▸ Written exercise
Reproduce exactly the opening lines of the listing, stopping after the line that contains "add_face(faces, corners[::-1] if" and including it.

-=-=-

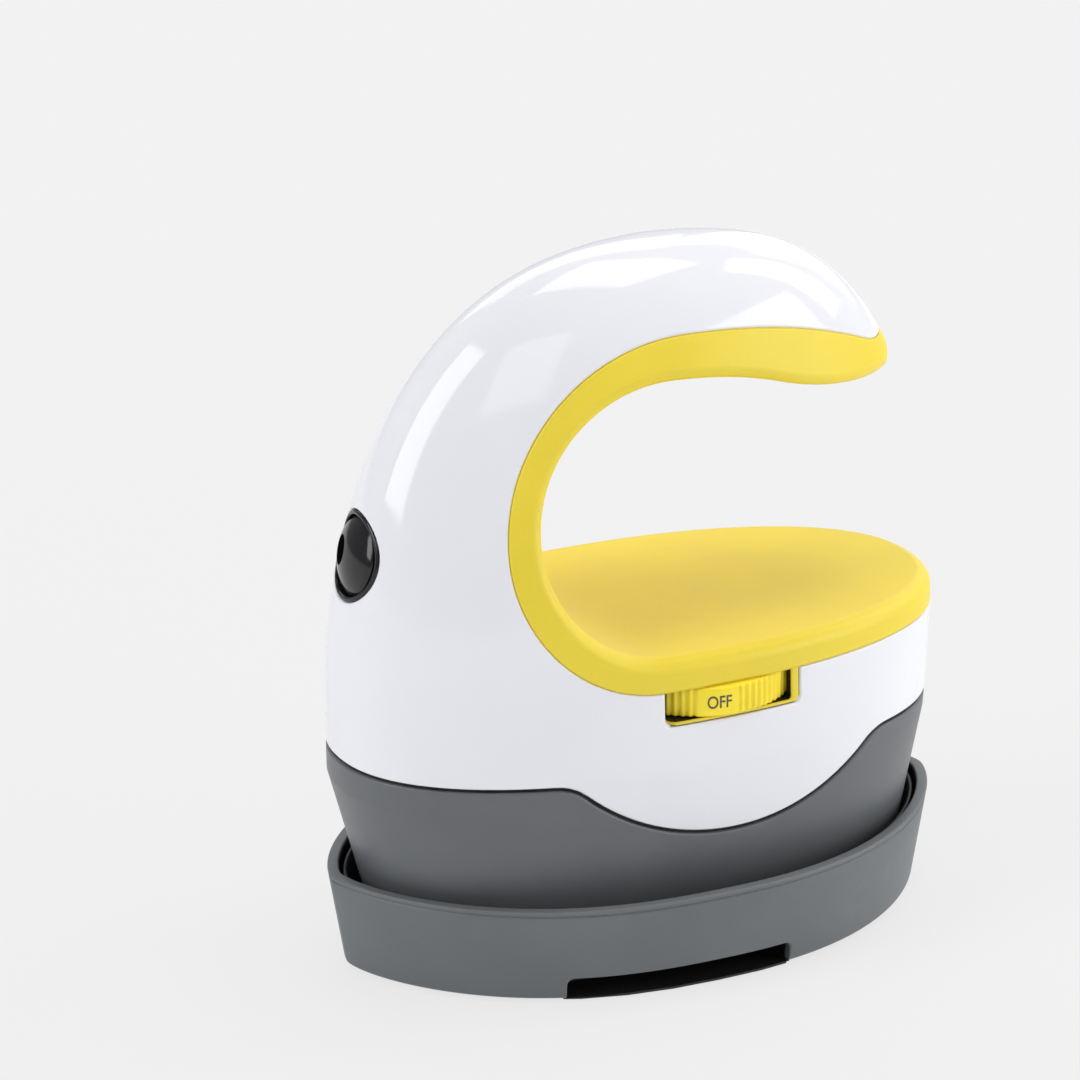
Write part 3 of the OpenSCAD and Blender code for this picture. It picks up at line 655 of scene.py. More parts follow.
def cap(faces, row, count, flip):
    """Closes a row of an oval stack with strips across it."""
    base = row * count
    for j in range(count // 2):
        c, d = base + (count - j - 1) % count, base + (count - j) % count
        corners = [base + j, base + j + 1, c, d]
        add_face(faces, corners[::-1] if flip else corners)


def rework(mesh, change):
    """Runs a change on a mesh's editable form."""
    made = bmesh.new()
    made.from_mesh(mesh)
    change(made)
    made.to_mesh(mesh)
    made.free()


def face_outward(made):
    bmesh.ops.recalc_face_normals(made, faces=made.faces)


def sharpen(obj, degrees):
    """Marks the edges that are sharper than this."""

    def mark(made):
        face_outward(made)
        for edge in made.edges:
            flat = len(edge.link_faces) == 2 and edge.calc_face_angle() < math.radians(degrees)
            edge.smooth = flat

    rework(obj.data, mark)


def paint(obj, material, chosen):
    """Gives a second material to the faces whose middles are chosen."""
    mesh = obj.data
    mesh.materials.append(material)
    middles = np.array([polygon.center for polygon in mesh.polygons]) / MM
    for polygon, pick in zip(mesh.polygons, chosen(middles)):
        polygon.material_index = int(pick)


def cut_away(obj, points, faces):
    """Takes a closed cutter out of an object."""
    mesh = mesh_of("cutter", points, faces)
    rework(mesh, face_outward)
    tool = linked("cutter", mesh)
    modifier = obj.modifiers.new("cut", "BOOLEAN")
    modifier.operation, modifier.solver, modifier.object = "DIFFERENCE", "EXACT", tool
    graph = bpy.context.evaluated_depsgraph_get()
    result = bpy.data.meshes.new_from_object(obj.evaluated_get(graph))
    obj.modifiers.clear()
    old, obj.data = obj.data, result
    bpy.data.meshes.remove(old)
    bpy.data.objects.remove(tool)
    bpy.data.meshes.remove(mesh)


# ---------------------------------------------------------------- shader maths


class Value:
    """A socket of a node tree. Expressions on it add Math nodes."""

    def __init__(self, finish, socket):
        self.finish, self.socket = finish, socket

    def _math(self, operation, *terms):
        return self.finish.node("ShaderNodeMath", {"operation": operation}, dict(enumerate(terms)))

    def __add__(self, other):
        return self._math("ADD", self, other)

    def __mul__(self, other):
        return self._math("MULTIPLY", self, other)

    def __sub__(self, other):
        return self._math("SUBTRACT", self, other)

    def __rsub__(self, other):
        return self._math("SUBTRACT", other, self)

    __radd__, __rmul__ = __add__, __mul__

    def above(self, level):
        return self._math("GREATER_THAN", self, level)

    def sine(self):
        return self._math("SINE", self)

    def range(self, low, high, to_low=0.0, to_high=1.0):
        """Maps low..high to to_low..to_high and clamps."""
        sockets = dict(zip(("Value", "From Min", "From Max", "To Min", "To Max"),
                           (self, low, high, to_low, to_high)))
        return self.finish.node("ShaderNodeMapRange", {"clamp": True}, sockets)

    def mid(self, to_low=0.0, to_high=1.0):
        """Maps the middle stretch of a noise, where most of it lies."""
        return self.range(0.3, 0.7, to_low, to_high)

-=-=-

▸ Solved problem
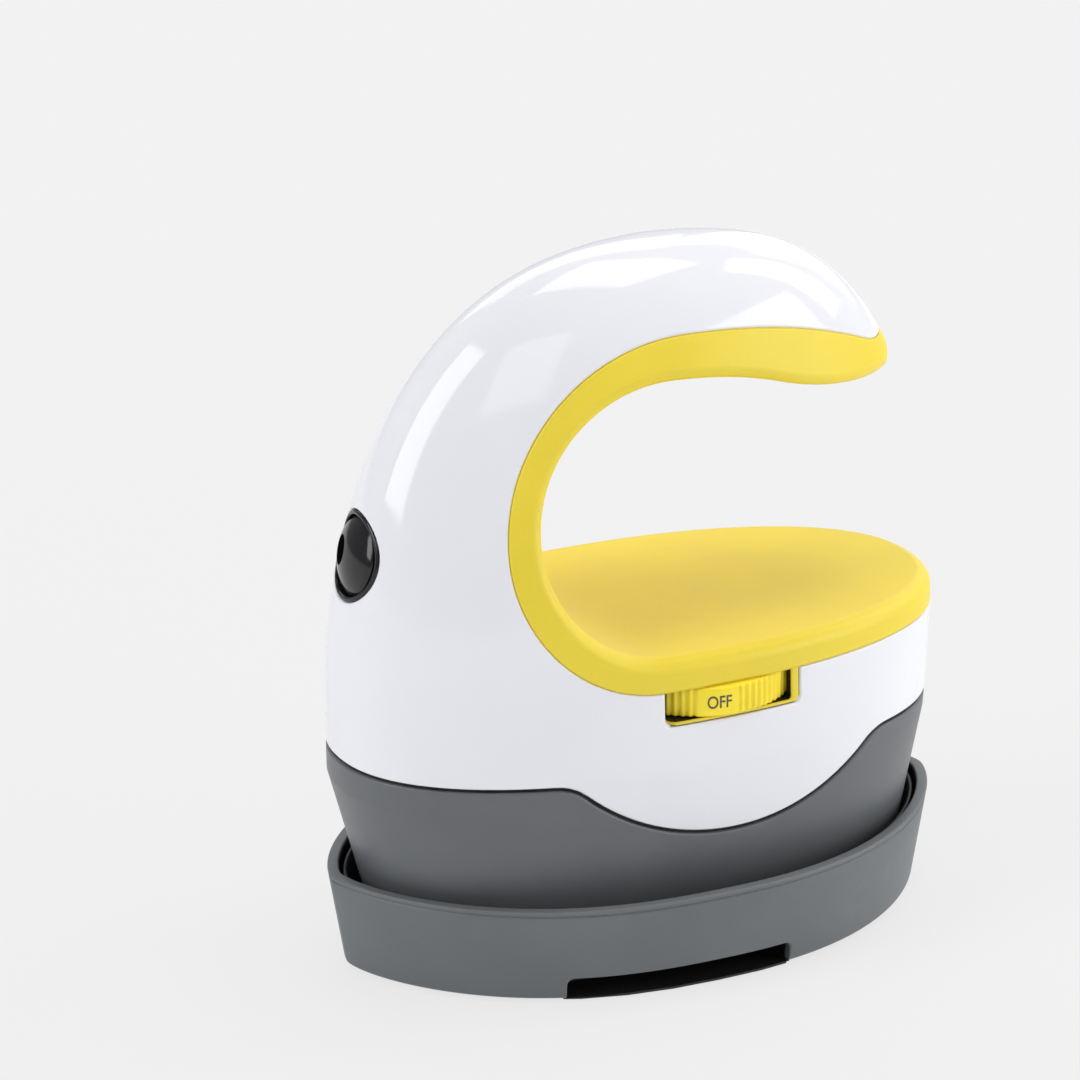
Write part 3 of the OpenSCAD and Blender code for this picture. It picks up at line 655 of scene.py. More parts follow.
def cap(faces, row, count, flip):
    """Closes a row of an oval stack with strips across it."""
    base = row * count
    for j in range(count // 2):
        c, d = base + (count - j - 1) % count, base + (count - j) % count
        corners = [base + j, base + j + 1, c, d]
        add_face(faces, corners[::-1] if flip else corners)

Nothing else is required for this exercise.